Cross-chain and interoperability technology have recently become buzzwords, with many projects launching and claiming that their solution will revolutionize the way dApps are built and how users navigate across the different blockchains. While cross-chain and interoperability have the potential to bring with it benefits for both users and developers, it is also important to consider the potential points of failure and potential downsides.
Countering the “Benefits”
Almost all the cross-chain projects out there have been peddling the “benefits” of going cross-chain by utilizing their platform that it can some times feels like listening to a snake oil salesman making their pitch. But is going cross-chain all its cut out to be?
- Bridging tokens to any blockchain
The first use case for bridges is to allow users to bridge their tokens to the various available blockchains. It is in the interest of the cross-chain protocol or bridge to provide as many options to users as available. After all the increased usage provides returns in fees collected.
This movement of users across the different blockchains now increases the appeal of alternate layer-1’s as adoption and usage inceases. It however causes various knock on effects which negatively impact both users and protocols deploying multi-chain. - Capitalizing on the adoption of alternative chains
Now that alternate blockchains have gained adoption, projects are encouraged to move beyond their native chain to quickly capture both market share and visibility and create a moat around their business areas.
But deploying to the different chains raises the need to also deploy tokens and liquidity across more chains. This can spread the projects resources thin simply because more chain deployments causes liquidity fragmentation and thinning the available liquidity on chains with smaller adoption rates. - Fragmentation of liquidity
Now with the liquidity of multi-chain projects fragmented, cross-chain protocols begin to offer services to address the limitation and allow projects to maintain combined liquidity while still serving the dApps deployed across the different chains.
This encourages a reliance on cross-chain protocols in order for projects to continue to effectively manage their liquidity spread. But for every new chain a cross-chain connects to the inherent risks increases. - Increased Risks
The ability to bridge to new chains and ape into protocols with large incentives is of course enticing. However this comes with security trade-offs, where exploits of the bridge or the connected blockchain itself can lead to a loss of funds or at best the devaluation of tokens held on the blockchain exploited.
The nomad bridge exploit saw liquidity providers on the bridge quite literally lose almost all their funds. The Harmony bridge exploit while not associated with other bridges has however still led to a devaluation of liquidity on Harmony at the time of the exploit as the tokens were no longer backed 100%. These two examples have till today not been completely addressed which now leaves the impacted users to either wait in hope or take the hit and move on. - Bridge specific tokens and their liquidity
With exploits causing insecurity both amongst users and projects, cross-chain protocols had to address these concerns and one method was to issue bridge specific tokens. These are tokens demarked by the bridge the funds enter a chain with.

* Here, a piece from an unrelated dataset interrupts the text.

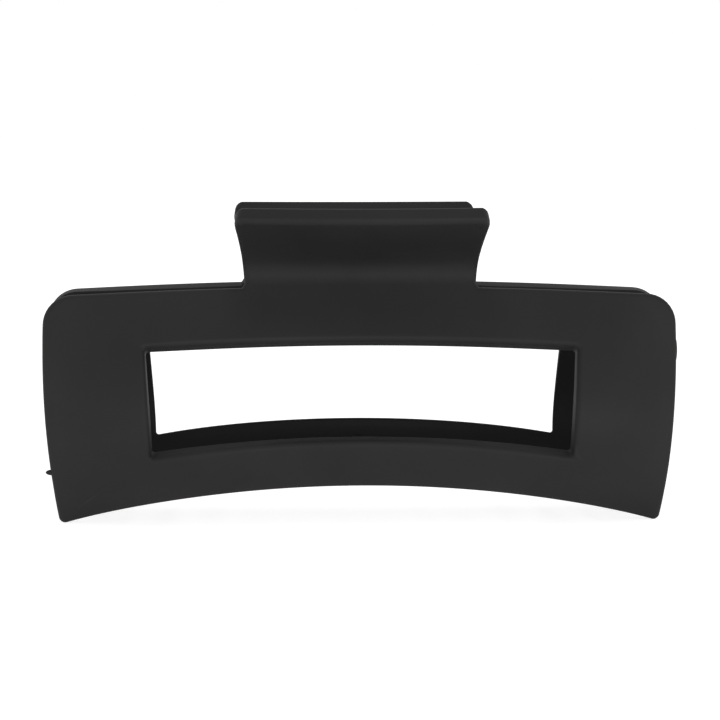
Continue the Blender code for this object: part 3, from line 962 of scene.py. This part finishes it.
def add_world():
    """White backdrop, with soft light from all round that is brightest near the horizon."""
    world = bpy.data.worlds.new("studio")
    world.use_nodes = True
    bpy.context.scene.world = world
    tree = world.node_tree
    tree.nodes.clear()
    output = tree.nodes.new("ShaderNodeOutputWorld")
    coordinates = tree.nodes.new("ShaderNodeTexCoord")
    split = tree.nodes.new("ShaderNodeSeparateXYZ")
    ramp = tree.nodes.new("ShaderNodeValToRGB")
    lit = tree.nodes.new("ShaderNodeBackground")
    seen = tree.nodes.new("ShaderNodeBackground")
    path = tree.nodes.new("ShaderNodeLightPath")
    mix = tree.nodes.new("ShaderNodeMixShader")
    while len(ramp.color_ramp.elements) < len(SURROUNDINGS):
        ramp.color_ramp.elements.new(0.5)
    for element, (position, value) in zip(ramp.color_ramp.elements, SURROUNDINGS):
        element.position = position
        element.color = (value, value, value, 1.0)
    tree.links.new(coordinates.outputs["Generated"], split.inputs[0])
    tree.links.new(split.outputs["Z"], ramp.inputs["Fac"])
    tree.links.new(ramp.outputs["Color"], lit.inputs["Color"])
    seen.inputs["Color"].default_value = (1.0, 1.0, 1.0, 1.0)
    tree.links.new(path.outputs["Is Camera Ray"], mix.inputs["Fac"])
    tree.links.new(lit.outputs[0], mix.inputs[1])
    tree.links.new(seen.outputs[0], mix.inputs[2])
    tree.links.new(mix.outputs[0], output.inputs["Surface"])


def build_stage():
    add_floor()
    add_world()
    add_camera()
    for light in LIGHTS:
        add_area_light(*light)
    bpy.context.scene.view_settings.view_transform = "Standard"


# ---------------------------------------------------------------- assembly

def build_clip():
    front_plastic = soft_touch_plastic("front_plastic", 0.0)
    rear_plastic = soft_touch_plastic("rear_plastic", 3.0)
    front = make_jaw("front_jaw_moulding", -1, FRONT_LUG, FRONT_TEETH, front_plastic)
    rear = make_jaw("rear_jaw_moulding", 1, REAR_LUG, REAR_TEETH, rear_plastic)
    pin = make_pin(turned_steel("pin_steel"))
    spring, half = make_spring(drawn_wire("spring_steel"))
    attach(front, "front")
    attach(rear, "rear")
    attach(pin, "rear")
    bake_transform(spring)
    for piece, node, slot in (
        (front, "front_jaw", "front_plastic"),
        (rear, "rear_jaw", "rear_plastic"),
        (pin, "hinge_pin", "pin_steel"),
        (spring, "torsion_spring", "spring_steel"),
    ):
        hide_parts(node)


build_stage()
build_clip()

bpy.context.view_layer.update()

This addresses situations in the event a bridge is exploited, only funds on that specific bridge is impacted. The solution worked as desired as seen during the exploit of the nomad bridge. Funds on EVMOS not bridged using the nomad bridge was for greater part unaffected as they remain backed by the tokens locked on the specific bridge.
However, bridge tokens often have very limited liquidity for swaps since the liquidity pools maintained on DEXs need to be constantly checked and replenished. If there is insufficient liquidity on the DEXs of smaller blockchains, users may need to bridge back and suffer losses due to gas fees incurred for the transactions. This is why businesses such as Circle are introducing native stablecoin swaps for the $USDC token across all the available blockchains.
Summary
The various scenarios seem to create a “catch-22” situation, where the implementation of cross-chain protocols is necessary to meet short-term needs, but may cause other problems down the line. Is it worth having so many blockchains and requiring users to switch between them? Do cross-chain protocols have an obligation to evaluate the chains they link and put in place necessary safeguards?
In conclusion, it is essential to think critically about the risks and difficulties that come with cross-chain and interoperability technology before using it. Careful examination of security concerns, compatibility problems, and scalability obstacles must be done to guarantee that this technology is utilized safely and securely. The experience is less than ideal now but is the space critical enough to warrant further research and development time? Only time will tell.